Arkansas Supreme Court Removes Top-Four Initiative from Ballot

On August 27, the Arkansas Supreme Court ruled that the initiative to establish a top-four system should not appear on the ballot. The same decision also removed an initiative to set up a nonpartisan redistricting commission. Arkansas Voters First and Open Primaries Arkansas v Thurston, cv-20-454.

The initiative proponents were required to certify that they had checked the criminal record of all paid circulators and that they all were free of having a criminal record. Instead, they certified that they had checked the criminal records, but made a technical error and didn’t say what the results of the background checks were. This is a very abstruse reason to reject any petition. The vote was 6-1. Here is the decision.
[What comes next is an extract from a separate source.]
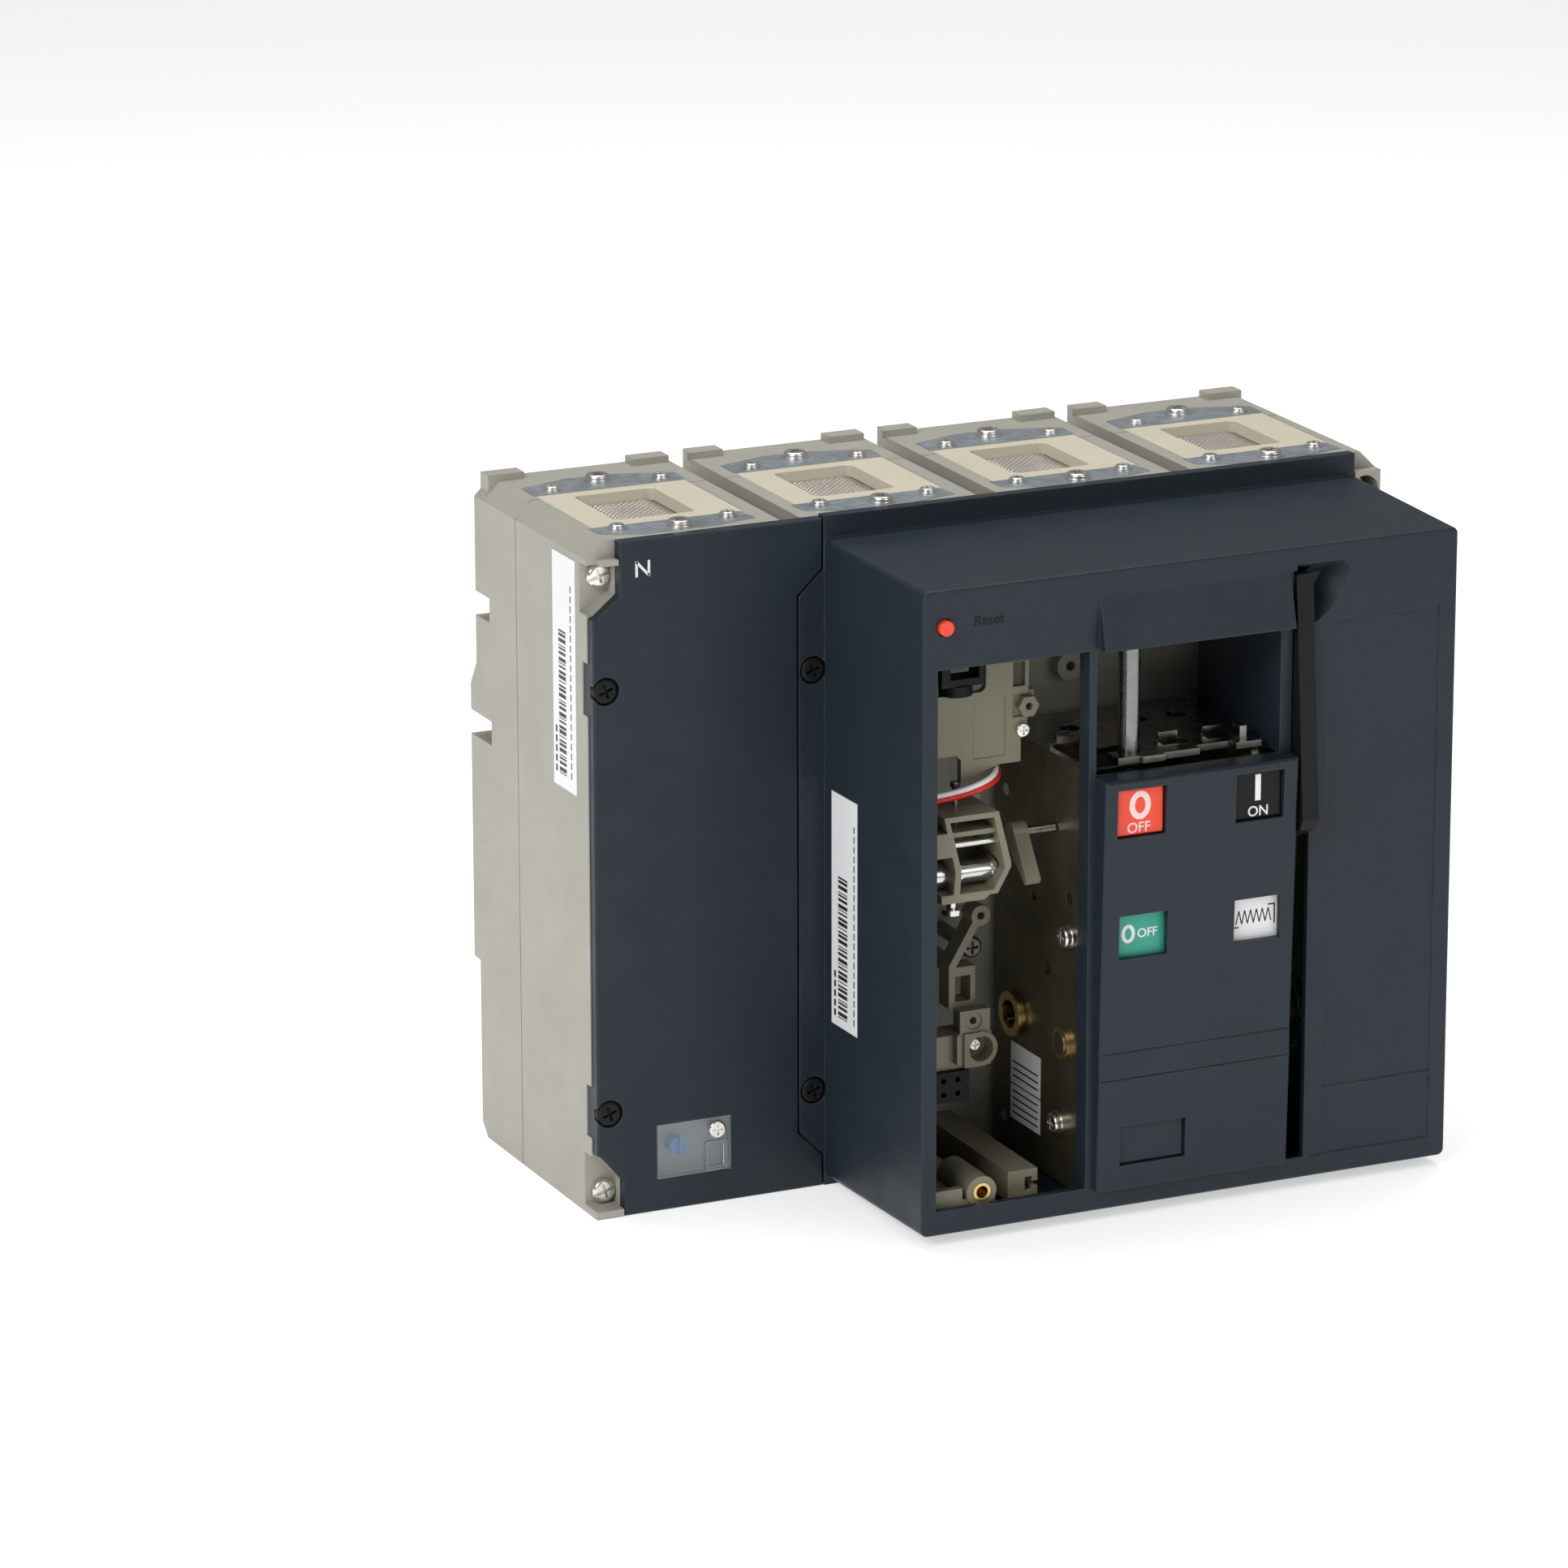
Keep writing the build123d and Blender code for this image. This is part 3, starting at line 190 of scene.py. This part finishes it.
def edge_wear_and_highlight(tree, radius):
    """Grey value that is high along sharp edges, where the rounded normal leaves the true one; it masks
    the edges' rubbed wear and painted highlight.
    """
    rounded = rounded_edges(tree, radius)
    geometry = tree.nodes.new("ShaderNodeNewGeometry")
    dot = tree.nodes.new("ShaderNodeVectorMath")
    dot.operation = "DOT_PRODUCT"
    tree.links.new(rounded.outputs["Normal"], dot.inputs[0])
    tree.links.new(geometry.outputs["Normal"], dot.inputs[1])
    flip = tree.nodes.new("ShaderNodeMath")
    flip.operation = "SUBTRACT"
    flip.inputs[0].default_value = 1.0
    tree.links.new(dot.outputs["Value"], flip.inputs[1])
    return flip.outputs["Value"]


def finish_normal(tree, shader, height, strength, distance, edge_radius):
    """Rounds the edges' shading and lays the bump over it."""
    rounded = rounded_edges(tree, edge_radius)
    bump = tree.nodes.new("ShaderNodeBump")
    bump.inputs["Strength"].default_value = strength
    bump.inputs["Distance"].default_value = distance
    tree.links.new(height, bump.inputs["Height"])
    tree.links.new(rounded.outputs["Normal"], bump.inputs["Normal"])
    tree.links.new(bump.outputs["Normal"], shader.inputs["Normal"])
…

The top-four system would have ended the ability of parties to have nominees for office other than president. One result would have been to make it more difficult for a qualified party to remain on the ballot. If the measure had been on the ballot and had passed, the only way a party could remain on the ballot would be polling 3% for president. This is a severe test. In the last 100 years, the only parties, other than the Democratic and Republican Parties, which have polled at least 3% for president in the nation have been the Progressive Party of 1924, the American Party (also called American Independent Party) of 1968, the Reform Party of 1996, and the Libertarian Party in 2016.


Comments

Arkansas Supreme Court Removes Top-Four Initiative from Ballot — 12 Comments

  1. You mean to tell me that if an ex-con is trying to make a living circulating petitions it’s illegal in Arkansas?

  2. Not all ex-cons are barred. Only person convicted of certain crimes are barred. As I recall, they must have be sex offenders.

  3. Only sex offenders are barred? Not criminal fraud? Is this any issue in any other state?

  4. I thought there were more criminal offenses than that that bar felons from gathering signatures on initiative and referendum petitions in Arkansas.

    You may be confusing AR with South Dakota, which band sex offenders.

    Arizona bans people with any felonies from gathering signatures on petitions to place issues issues or candidates on the ballot.

  5. Traitors ???

    Murderers ???

    Kid-nappers ???

    Home invaders ???

    14-2 permanent NON-Voters with zero civil rights – esp 1 Amdt *rights* ???

    What State is THE ARSE-**** State with THE Stone Age worst politics ??? AR ???

  6. I don’t understand all the hate for top-four systems among third party activists (especially since this top-four proposal is paired with ranked choice voting). Are third party activists involved in politics because they have a fetish for seeing their name appear on a November ballot, or are they involved in politics because they actually want to win office and make policy change? Yes, this will result in less third-Party candidates showing up on the November ballot. But for those candidates that do make it to the November ballot, T4/IRV significantly increases the chance of a third party candidate winning. If you don’t have the support necessary to make it to forth place in the preliminary round, you don’t have the support to win anyway.

  7. If you have ranked choice or approval voting, it doesn’t matter how many names appear on the general election ballot. Why limit voters’ choices on the day most of them show up?

  8. Walter, good point, and if I was in charge of drafting the language for the referendum, I would have done a few things differently. But you take what you can get. If I walked into my voting booth and saw this referendum and was deciding between yes/no, I would have voted yes since it is a huge step in the right direction. Seems nuts that third party activists are celebrating the downfall of the referendum.

  9. “Why limit voters’ choices on the day most of them show up?”

    I’d be curious if there’s been any research on this, but my gut feeling is that third parties would do better in low turnout elections because most sporadic voters are Dem/Rep drones. So if I’m right about that, third parties punch above their weight in the “preliminary round” of top-two/four systems.

  10. NOOO extremist party hack caucuses, primaries and conventions.

    ONE voter nom pet forms.

    ONE election day. ALL mail ballots.

    PR – legis and AppV NONPARTISAN exec/judic — pending Condorcet.

  11. They should use Top-N where N is the smallest integer such that the Top N candidates receive N/(N+1) of the votes or more (if N is 1, the condition is more than 1/2).

    Adjustments. After N is established, that becomes the qualification threshold. Other candidates are eliminated one by one beginning with the least votes. These candidates may transfer their vote totals to other continuing candidates. Any candidate receives the qualifying threshold or more will advance to the next round.

    After the qualifying candidates are determined, any candidate but the first placed candidate before transfers may withdraw.

    If a congressional race, at least two candidates must advance pending congressional action.

    Repeat as many rounds as necessary.

    For presidential elections, both presidential and putative vice-presidential candidates would appear on the ballot. Each candidate can designate his VP and slate of electors. Thus a voter might vote for Trump-Pence or Pence-Trump.

    Write-ins permitted on each round, but no previously eliminated candidate may be written in.